The District Court granted Siemens’ motion to dismiss with prejudice, holding that the antiretaliation provision does not apply extraterritorially, and that, on the facts alleged by Mr. Liu, the Complaint sought an extraterritorial application of the statute.

In its August 14 decision, the Second Circuit stated that “to survive” Siemens’ motion to dismiss, Mr. Liu had to demonstrate: 1) either that the facts alleged in his complaint stated a domestic application of the antiretaliation provision of the Dodd-Frank Act; or 2) the antiretaliation provision was is intended to apply extraterritorially. The Court first found that Mr. Liu, his employer and the other entities involved in the alleged wrongdoing were all “foreigners based abroad,” and the whistleblowing, the alleged corrupt activity and retaliation also occurred abroad, and the Complaint revealed “essentially no contact with the United States regarding either the wrongdoing or the protected activity.”

The Court rejected Mr. Liu’s argument that Siemens’ voluntary election to have a class of its securities publicly listed on the New York Stock Exchange meant that it had voluntarily subjected itself to United States securities laws. The Court stated that “where a plaintiff can point only to the fact that a defendant has listed securities on a U.S. exchange, and the complaint alleges no further meaningful relationship between the harm and those domestically listed securities, the listing of the securities alone” is the type of fleeting connection that cannot overcome the presumption against a statute’s extraterritoriality (referring to Morrison v. National Australian Bank, Ltd, a 2010 United States Supreme Court case).

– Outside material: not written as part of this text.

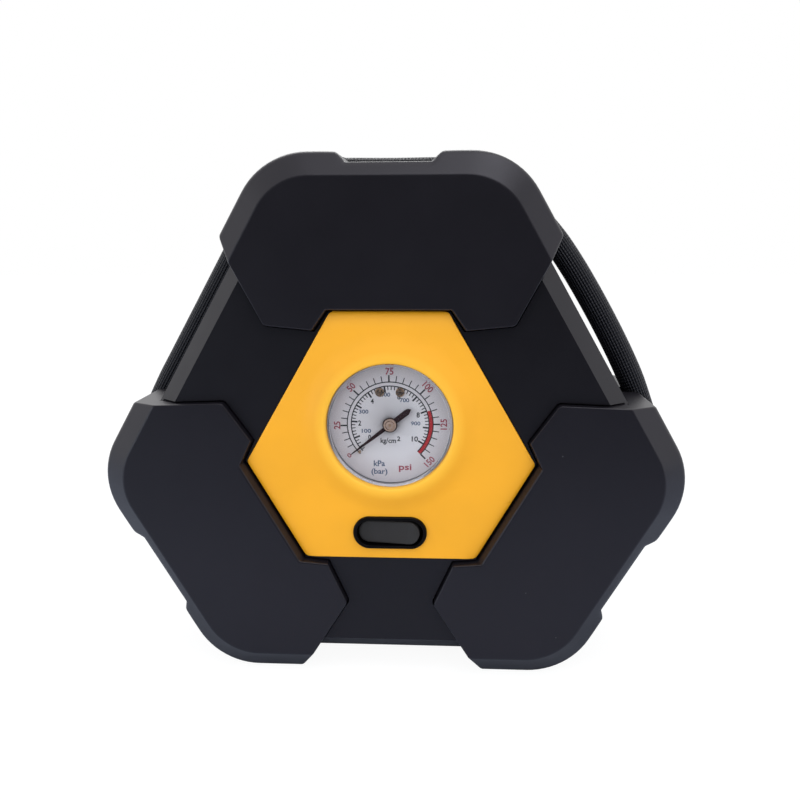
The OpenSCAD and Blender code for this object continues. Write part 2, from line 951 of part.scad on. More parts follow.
module valve_plate()
  color("#8d9094")
    on_cylinder()
      difference() {
        translate([-15, -15, 36.5])
          cube([30, 30, head_z - 36.5]);
        rod_z(2, 36, 39);
        for (x = [-12.2, 12.2], y = [-12.2, 12.2])
          translate([x, y, 0])
            rod_z(screw_r, 36, 39);
      }

module cylinder_head()
  color("#aeb1b4")
    on_cylinder()
      difference() {
        union() {
          translate([-15, -15, head_z])
            cube([30, 30, 9]);
          for (y = [-9:6:9])
            translate([-11, y - 0.8, head_z + 8])
              cube([22, 1.6, 4]);
          translate([0, 0, head_z + 5]) {
            rod_x(2, -20, -14);
            rod_x(2, 14, 20);
          }
        }
        rod_z(5, head_z - 1, head_z + 5);
        translate([0, 0, head_z + 5])
          rod_x(1, -21, 21);
        for (x = [-12.2, 12.2], y = [-12.2, 12.2])
          translate([x, y, 0])
            rod_z(screw_r, 36, 48);
      }

module head_screws()
  color("#6f7276")
    on_cylinder()
      for (x = [-12.2, 12.2], y = [-12.2, 12.2])
        translate([x, y, 0]) {
          rod_z(screw_r, shelf_z, head_z + 9);
          rod_z(2.7, head_z + 9, head_z + 11.2);
        }

module pump_bushes()
  color("#262626")
    on_axis()
      for (spot = mount_spots)
        translate([spot[0], 0, spot[1]])
          difference() {
            rod_y(4.5, 24, -cavity_y);
            rod_y(screw_r, 23, 28);
          }

module pump_screws()
  color("#6f7276")
    on_axis()
      for (spot = mount_spots)
        translate([spot[0], 0, spot[1]]) {
          rod_y(screw_r, 21, 32);
          rod_y(2.8, 18.8, 21);
        }

// ---------- air and wiring ----------

gauge_tube_route = [[-14, -6, -0.2], [-14, -3, -0.2], [-14, 1, 2], [-14, 3, 10],
  [-14, 5, 25], [-13, 7, 37], [-9, 9, 42.4], [-5, 9, 43], [-2, 9, 43]];
outlet_tube_route = [[38, 9, 43], [41, 9, 43], [45, 9, 40], [47, 9, 32], [47, 9, 10],
  [46, 9, -20], [42, 8, -40], [34, 6, -50], [29, 5, -54], [28.5, 5, -56.5],
  [28.5, 5, -58], [28.5, 5, -59.3]];
lead_route = [[-5, -12, -29.9], [-5, -12, -29.1], [-5, -12, -28.3], [-6.2, -11, -25.5],
  [-9.5, -9, -22], [-17, -6, -18.5], [-30, 0, -16], [-48, 8, -18], [-53.5, 13, -21],
  [-54.5, 18, -29], [-54, 20, -35], [-54, 20, -37.6], [-54, 20, -39.6]];
// The hose from its outlet under the case, round all three corners, to the chuck
hose_route = [[37, -82.5], [41, -82.5], [47.5, -82.5], [56, -82.6], [63.6, -81.8],
  [69, -77.2], [73.5, -71.1], [76.5, -66], [87.3, -47], [98.3, -28], [102.3, -17], [102.3, -5.5], [98.5, 6],
  [89.5, 26], [79, 45.5], [67.3, 64.5], [54.5, 82], [46.7, 91.3], [36.4, 97.2],
  [25, 99.3], [0, 99.3], [-25, 99.3], [-36.4, 97.2], [-46.7, 91.3], [-54.2, 82],
  [-65, 63.3], [-76, 44.2], [-87, 25.2], [-98.3, 5.7], [-102.3, -5.5], [-102.3, -17],
  [-98.3, -28], [-87.3, -47], [-76.5, -66], [-73.5, -71.1], [-69, -77.2],
  [-63.6, -81.8], [-56, -82.6], [-47.5, -82.5], [-40, -82.5], [-34, -82.5]];

module gauge_tube()
  color("#d8d8d4")
    on_axis()
      difference() {
        swept(smooth(gauge_tube_route, 2), 3, 10, [1, 0.2, 0.1]);
        translate([-14, 0, -0.2]) rod_y(2, -7, -4);
        translate([0, 9, 43]) rod_x(2, -5, 0);
      }

module outlet_tube()
  color("#d8d8d4")
    on_axis()
      difference() {
        swept(smooth(outlet_tube_route, 2), 3.2, 10, [0, 1, 0]);
        translate([0, 9, 43]) rod_x(2, 35, 41);
        translate([outlet_x, 5, 0]) rod_z(2, -61, -57);
      }

// Elbow under the case: it comes down out of the bay's ceiling and turns into the hose
module hose_outlet()
  color("#c79a4b")
    on_axis()
      difference() {
        union() {
          translate([outlet_x, 5, 0]) {
            rod_z(2, -61, -57);
            rod_z(6, bay_top + case_wall, -59.4, $fn = 6);
            rod_z(4, bay_top, -61);
            rod_z(5.5, -70, bay_top);
          }
          translate([outlet_x, 0, -72])
            cube([9.6, 12, 4], center = true);
          translate([outlet_x, 0, hose_end_z]) {
            rod_z(4.6, -4.6, 12.5);
            rod_x(4.6, 0, 37 - outlet_x);
          }
        }
        translate([outlet_x, 5, 0])
          rod_z(1, -74, -56);
      }

module air_hose()
  color("#17171a")
    on_axis()
      swept([for (p = smooth(hose_route, 2)) [p[0], 0, p[1]]], hose_d / 2, 12, [0, 1, 0]);

// The chuck's own frame: its axis runs along X, the lever pin is at x = 0
module on_chuck() on_axis() translate([chuck_x, 0, hose_end_z]) children();

lever_y = 2;
valve_r = 3.9;

module hose_ferrule()
  color("#b9bcc0")
    on_chuck()
      difference() {
        union() {
          rod_x(5.2, -30, -20);
          rod_x(4.2, -20, -18);
        }
        rod_x(2, -31, -17);
      }

module chuck_body()
  color("#c9a24e")
    on_chuck()
      difference() {
        union() {
          rod_x(2, -29, -18);
          rod_x(4.6, -18, -12);
          rod_x(chuck_r, -12, 18);
        }
        rod_x(valve_r + 0.5, 8, 19);
        rod_x(1, -30, 9);
        translate([-8.4, lever_y - 2.5, -2.6])
          cube([15.1, 10, 5.2]);
        translate([0, lever_y, 0])
          rod_z(1, -8, 8);
      }

// Rubber cup that seals on the tire valve
module chuck_seal()
  color("#222222")
    on_chuck()
      difference() {
        rod_x(valve_r + 0.5, 8, 17.4);
        rod_x(valve_r, 9.4, 18);
        rod_x(1, 7, 10);
      }

module chuck_lever()
  color("#2a2a2c")
    on_chuck()
      translate([0, lever_y, 0])
        difference() {
          union() {
            rod_z(2.1, -2.3, 2.3);
            translate([0, 0, -2.3])
              linear_extrude(4.6)
                polygon([[0, 0], [1.4, 1.6], [-5.2, 7.2], [-8, 7.2], [-8, 4.9], [-4, 4.9]]);
            translate([-24.5, 4.9, -5])
              cube([18.5, 2.3, 10]);
            translate([-24.5, 3.9, -5])
              cube([2.4, 3.3, 10]);
          }
          rod_z(1.06, -6, 6);
        }

module lever_pin()
  color("#c9ccd0")
    on_chuck()
      translate([0, lever_y, 0])
        rod_z(1, -5.8, 5.8);

// Spring clip under the case that holds the stowed chuck
module chuck_clip()
  color("#1c1b20")
    on_chuck()
      difference() {
        union() {
          rod_x(chuck_r + 1.7, 8, 14);
          translate([8, -4, 6])
            cube([6, 8, bay_top - hose_end_z - 6]);
        }
        rod_x(chuck_r + 0.02, 7, 15);
        translate([7, -9, -10])
          cube([8, 18, 7.5]);
        translate([7, 4, -9])
          cube([8, 6, 18]);
      }

module cord_gland()
  color("#17171a")
    on_axis()
      translate([0, 0, gland_z])
        turned([
          [2.9, 25.8], [6.2, 25.8], [6.2, -cavity_y], [5, -cavity_y], [5, -face_y],
          [6.6, -face_y], [6.2, -face_y + 2], [4.2, -face_y + 2.6], [2.9, -face_y + 2.6]]);

module motor_leads()
  color("#9c2b24")
    on_axis()
      swept(smooth(lead_route, 2), 1, 8, [0.3, 0.2, 1]);

front_shell();
rear_shell();
front_panel();
rear_grille();
front_bumper(0);  // front_bumper_top
front_bumper(120);  // front_bumper_right
front_bumper(240);  // front_bumper_left
rear_bumper(0);  // rear_bumper_top
rear_bumper(120);  // rear_bumper_right
rear_bumper(240);  // rear_bumper_left
case_screws();
gauge_case();
gauge_dial();
dial_screws();
stop_pin();
bourdon_tube();
movement_plate();
sector_gear();
needle_arbor();
needle();
gauge_lens();
switch_housing();
switch_rocker();
switch_terminals();
motor_can();
motor_magnets();
motor_endcap();
armature();
motor_shaft();
drive_pinion();
cooling_fan();
pump_frame();
gear_axle();
crank_gear();
crank_pin();
piston_rod();
piston_seal();
pump_cylinder();
valve_plate();
cylinder_head();
head_screws();
pump_bushes();
pump_screws();
gauge_tube();
outlet_tube();
hose_outlet();
air_hose();
hose_ferrule();
chuck_body();
chuck_seal();
chuck_lever();
lever_pin();
chuck_clip();
cord_gland();
motor_leads();
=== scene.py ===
"""Finish of a portable tire inflator: surfaces, materials, light and camera.

All shapes are worked out in millimetres in the object's own frame: X right, Y towards
the back, Z up. They are turned into metres where they become a mesh.
"""
import json
import math

import bmesh
import bpy
import numpy as np
from mathutils import Matrix


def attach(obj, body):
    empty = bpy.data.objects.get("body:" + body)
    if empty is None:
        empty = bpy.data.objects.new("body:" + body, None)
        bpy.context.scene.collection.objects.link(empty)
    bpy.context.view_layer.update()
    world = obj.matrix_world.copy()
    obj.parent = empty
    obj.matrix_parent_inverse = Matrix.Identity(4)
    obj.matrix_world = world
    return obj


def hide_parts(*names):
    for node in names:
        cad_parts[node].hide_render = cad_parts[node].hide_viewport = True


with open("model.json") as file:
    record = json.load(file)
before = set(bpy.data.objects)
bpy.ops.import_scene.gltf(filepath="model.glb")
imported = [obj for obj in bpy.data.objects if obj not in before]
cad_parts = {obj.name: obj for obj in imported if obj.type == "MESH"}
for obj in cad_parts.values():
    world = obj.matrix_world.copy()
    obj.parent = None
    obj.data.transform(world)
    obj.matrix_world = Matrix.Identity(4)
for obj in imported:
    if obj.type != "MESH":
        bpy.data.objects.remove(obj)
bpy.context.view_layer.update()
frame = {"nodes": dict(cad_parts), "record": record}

MM = 0.001
TURN = 2 * math.pi

# Driving values in millimetres. The case axis runs along Y. A side, tip or floor is as far
# from it as its value says, a name in _UP is a height over it, and one in _Y a place on Y.
AXIS_H = 89.6  # case axis above the ground
FRONT_Y = -39.0  # faces of the front bumpers
SEAT_Y = -30.0  # where a bumper sits on the case
FLANGE_Y = -8.0  # free edge of a bumper's skirt
BUMPER_SIDE = 89.6  # long sides of a bumper
BUMPER_TIP = 103.2  # outer edge of a bumper
BUMPER_CORNER_R = 27.0  # the corners between them
BEVEL_W, BEVEL_D = 8.5, 7.0  # a bumper's bevel, across and deep
NOTCH_FLOOR = 99.4  # finger notch in the outer edge
NOTCH_HALF = 14.7  # half of its floor's width
NOTCH_SLOPE = 1.074  # rise over run of its flanks
BAY_STEP = 3.0  # depth over which the end of the panel bay slants
CASE_SIDE, CASE_TIP = 81.95, 94.75
CASE_CORNER_R = 26.0
PANEL_SIDE, PANEL_TIP = 42.3, 48.8
PANEL_Y, PANEL_BACK_Y = -37.0, -34.0
GAUGE_UP = 7.6  # middle of the gauge
GAUGE_R = 22.9  # its window in the panel
DIAL_Y = -32.6  # printed face of the dial
INK = 0.03  # how far the print stands off it
INK_ROOT = 0.01  # how far it reaches into it
SWITCH_UP = -32.3  # middle of the switch
SWITCH_HOLE = 25.8, 11.7  # width and height of its slot in the panel
HOSE_D = 8.5


# ---------- objects in the scene ----------

def in_scene(name, data):
    """Object that shows a mesh, word, lamp or camera, put into the scene."""
    made = bpy.data.objects.new(name, data)
    bpy.context.scene.collection.objects.link(made)
    return made


def aim(thing, place, right, up, ahead):
    """Puts a lamp or camera at a place in millimetres, looking ahead."""
    matrix = Matrix.Identity(4)
    for row in range(3):
        matrix[row][0:4] = right[row], up[row], -ahead[row], place[row] * MM
    thing.matrix_world = matrix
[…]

The Second Circuit also did not find the extraterritorial application of the statute, stating:

The support for the conclusion that the antiretaliation provision has no extraterritorial application is straightforward: there is absolutely nothing in the text of the provision... or in the legislative history of the Dodd-Frank Act, that suggests that Congress intended the antiretaliation provision to regulate the relationships between foreign employers and their foreign employees working outside the United States. Given the presumption against extraterritoriality, and the absence of any direct evidence of a congressional intent to apply the relevant provision extraterritorially, [Mr. Liu’s] effort to cobble together indirect, circumstantial suggestions of extraterritorial application faces powerful headwinds.

The Court concluded that “[b]ecause a statute is presumed, in the absence of clear congressional intent to the contrary, to apply only domestically, and because there is no evidence that the antiretaliation provision is intended to have extraterritorial reach,” the provision did not apply extraterritorially. The Court further stated that because Mr. Liu’s complaint alleged that he was a non-citizen employed abroad by a foreign company, and that all events allegedly giving rise to liability occurred outside of the United States, “applying the antiretaliation provision to these facts would constitute an extraterritorial application of that statute.”

Of note is that the Second Circuit stated it need not determine: 1) whether the District Court correctly ruled that Section 806 of the Sarbanes-Oxley Act, a provision that protects employees of publicly-traded companies who provide evidence of fraud, does not require or protect disclosures of FCPA violations; or 2) whether Mr. Liu’s internal reporting of the alleged misconduct, with or without his subsequent disclosures to the SEC, qualified him as a whistleblower under the Dodd-Frank Act, and stated they expressed no views on those issues. Instead the Court restricted its holding to the following: since the whistleblowing antiretaliation provision of the Dodd-Frank Act does not apply extraterritorially, and Mr. Liu has failed to plead facts constituting a domestic application of the antiretaliation provision, the District Court correctly granted Siemens’ motion to dismiss.

This case is helpful in addressing a situation that is alleged to have occurred totally outside of the United States, where the connection to the United States was the listing of stocks on the New York Stock Exchange. It is likely that in the future courts will be required to decide cases with different fact patterns that might include other types and levels of connections to the United States, and will provide further guidance on what connections might cause the Dodd-Frank Act’s antiretaliation provisions to govern otherwise extraterritorial activities.

DISCLAIMER: Because of the generality of this update, the information provided herein may not be applicable in all situations and should not be acted upon without specific legal advice based on particular situations.